When asked in reverence and their answers sought in humility, these are questions that cannot but be pleasing to our Father which art in heaven.  ”For He willeth that we be occupied in knowing and loving,” wrote Julian of Norwich, ”till the time that we shall be fulfilled in heaven…. For of all things the beholding and the loving of the Maker maketh the soul to seem less in his own sight, and most filleth him with reverent dread and true meekness; with plenty of charity for his fellow Christians.  ”To our questions God has provided answers; not all the answers, certainly, but enough to satisfy our intellects and ravish our hearts.  These answers He has provided in nature, in the Scriptures, and in the person of His Son.

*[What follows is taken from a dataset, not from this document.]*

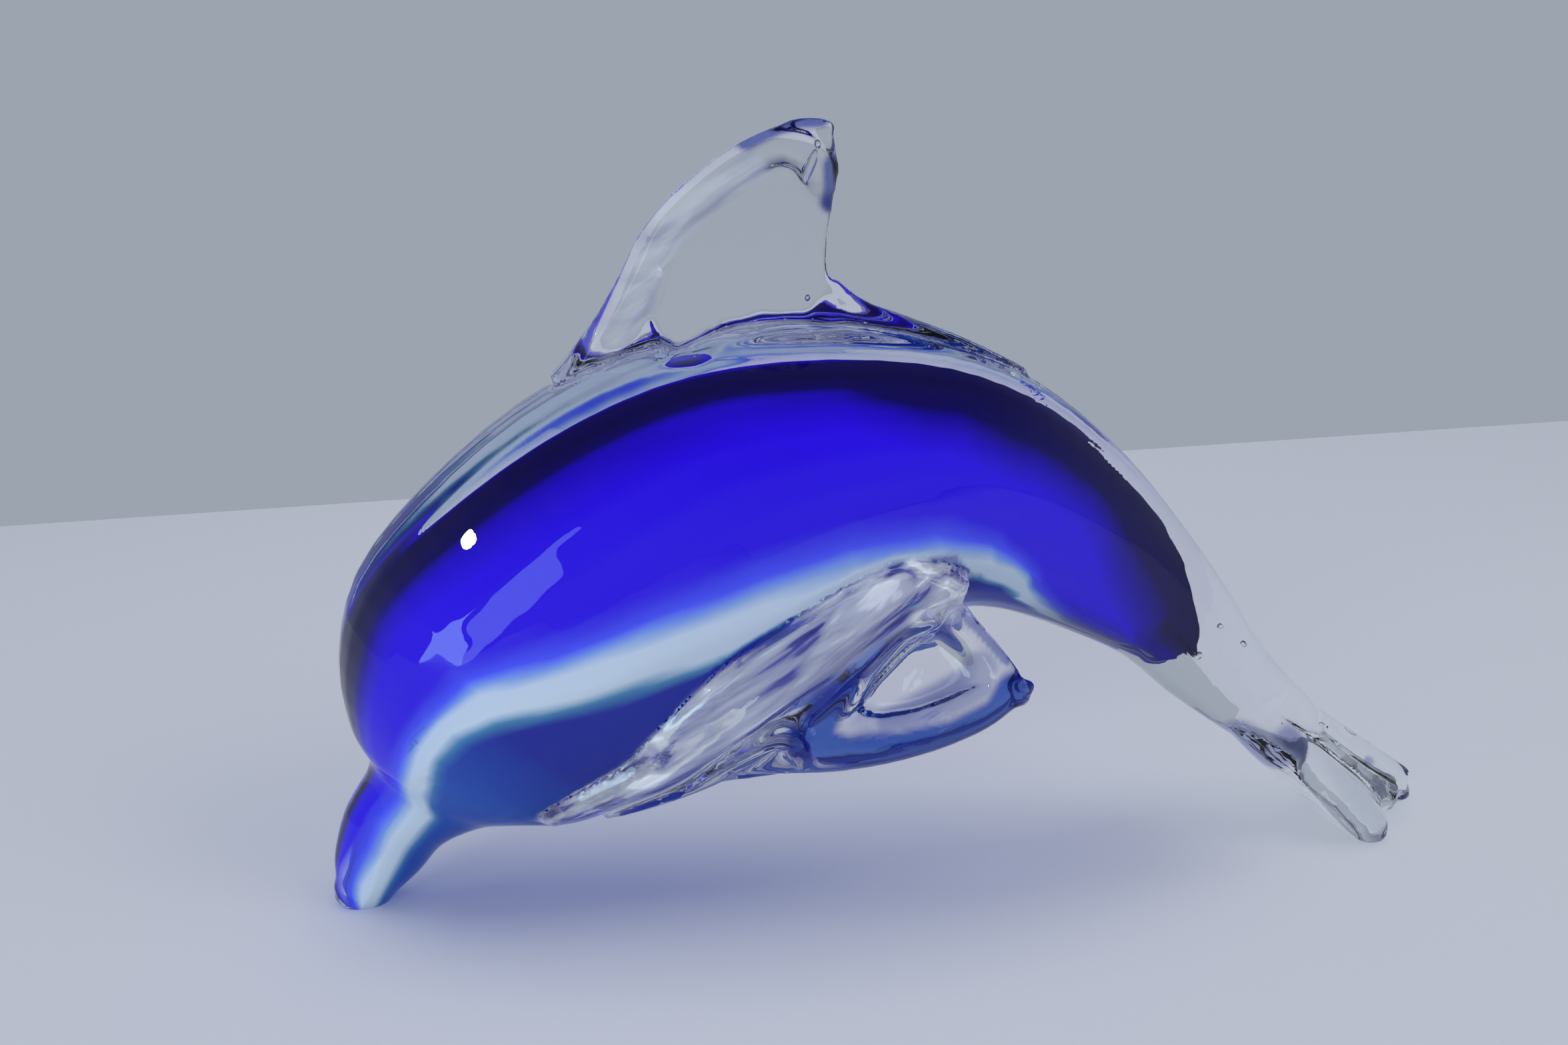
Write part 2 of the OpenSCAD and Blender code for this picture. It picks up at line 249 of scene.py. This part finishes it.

The idea that God reveals Himself in the creation is not held with much vigor by modern Christians; but it is, nevertheless, set forth in the inspired Word, especially in the writings of David and Isaiah in the Old Testament and in Paul’s Epistle to the Romans in the New.  In the Holy Scriptures the revelation is clearer:

The heavens declare Thy glory, Lord,
In every star Thy wisdom shines;
But when our eyes behold Thy Word,
We read Thy name in fairer lines.
                                Isaac Watts

And it is a sacred and indispensable part of the Christian message that the full sun-blaze of revelation came at the incarnation when the Eternal Word became flesh to dwell among us.

Though God in this threefold revelation has provided answers to our questions concerning Him, the answers by no means lie on the surface.  They must be sought by prayer, by long meditation on the written Word, and by earnest and well-disciplined labor.  However brightly the light may shine, it can be seen only by those who are spiritually prepared to receive it. 

”Blessed are the pure in heart, for they shall see God.”